Даже ценимые Фромантеном художники-реалисты, по его выражению, одарены самыми редкими способностями, но лишены самых обычных, в результате чего их большие достоинства теряют цену Иными словами, неполноценность живописного воплощения обесценивает самую благородную мысль, самое меткое наблюдение. Поэтому он вновь и вновь обращается к искусству прошлого. Но одно дело изучение классического искусства, другое — возможность вновь вернуть его. Важнейшее завоевание XIX века — непосредственное вторжение искусства в жизнь — было необходимо и неизбежно со всеми вытекающими последствиями. Как классицисты во главе с Энгром не могли вернуть искусству гармоническую цельность, так и романтики во главе с Делакруа не могли возвратить его стихийную всеобъемлющую силу. В лучшем случае можно было достигнуть недолговечной иллюзии. Искусству предстояло идти к совсем новым идеалам путем тяжелой борьбы, находок и утрат, настолько неожиданных, что Фромантен, стоявший в стороне от этого пути как художник и как писатель, не мог бы их предвидеть хотя бы отчасти.

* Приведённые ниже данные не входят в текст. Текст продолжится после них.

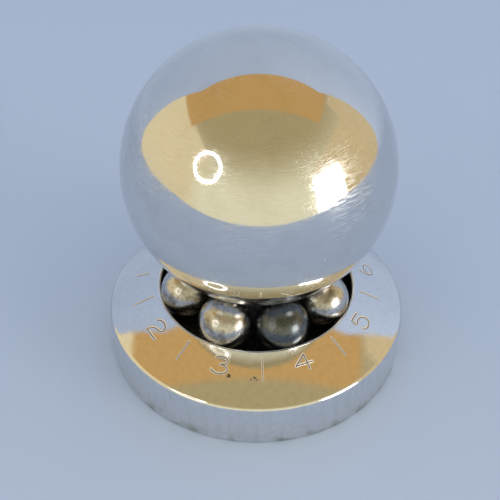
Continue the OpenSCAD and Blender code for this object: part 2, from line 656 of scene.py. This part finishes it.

Есть у Фромантена и просто ошибочные суждения, неверные оценки (хотя и поразительно редкие), объясняющиеся либо неразвитостью науки, либо тем, что состояние многих картин в ту пору не давало возможности правильно судить о них. Мы знаем теперь, что в своих суждениях о портретах Рубенса Фромантен основывается на ошибочных указаниях в каталоге музея. Все четыре описанных портрета пе принадлежат кисти Рубенса. Но в целом соображения Фромантена о методах Рубенса-портретиста оказались верны. Правда, мы знаем у Рубенса и портреты большой художественной силы, взять хотя бы эрмитажную «Камеристку». Впрочем, и сам писатель видел один прекрасный подлинный портрет кисти Рубенса — «Елена Фаурмент с детьми» в Лувре — и сумел верно его оценить. Верно оценил он и «Милосердного самаритянина» Кареля Фабрициюса, хотя и считал его работой Рембрандта. Анализ «Ночного дозора» Рембрандта или «Мадонны каноника ван дер Пале» Яна ван Эйка нуждается в очень серьезных поправках, поскольку теперь стало ясно, что время и неумелые реставрации надолго исказили подлинный облик этих картин. Кстати, плохое состояние картин ван Эйка было, по-видимому, одной из причин наиболее грубой ошибки Фромантеиа, поставившего Мемлинга чуть ли не вровень с этим великим мастером. Переоценка значения Мемлинга вообще свойственна писателям XIX века. Лишь исследования позднейшего времени отвели его привлекательную, но намеренно архаичную и сентиментальную живопись на второй план, выдвинув вслед за ван Эйком Рогира ван дер Вейдена и Хуго ван дер Гуса. Было высказано немало предположений, почему Фромантен редко и с такой осторожностью говорил о Яне Вермере Дельфтском: ведь он видел и луврскую «Кружевницу», и гаагский «Вид Дельфта», и посетил в Амстердаме собрание Сикса, и читал прозорливые работы Tope-Бюргера о «дельфтском сфинксе». Что здесь виной? Вермеровский ли пленер и настороженное отношение писателя к пленеру вообще? Или скрупулезная честность автора, не позволявшая ему вторгаться в неясные для него области искусства? Во всяком случае, в немногих упоминаниях о Вермере (особенно в связи с пейзажами Писсарро) чувствуется тайное уважение к этому художнику. Подобную осторожность и сдержанность Фромантен вообще проявляет часто. Показательно, что он не называет по имени живых или недавно умерших художников, в том числе и таких, как Домье, Милле, Диас де ла Пенья и Писсарро. Можно думать, что, будучи членом жюри Салона, он считал это для себя неудобным. Такая щепетильность была ему присуща не только в книгах.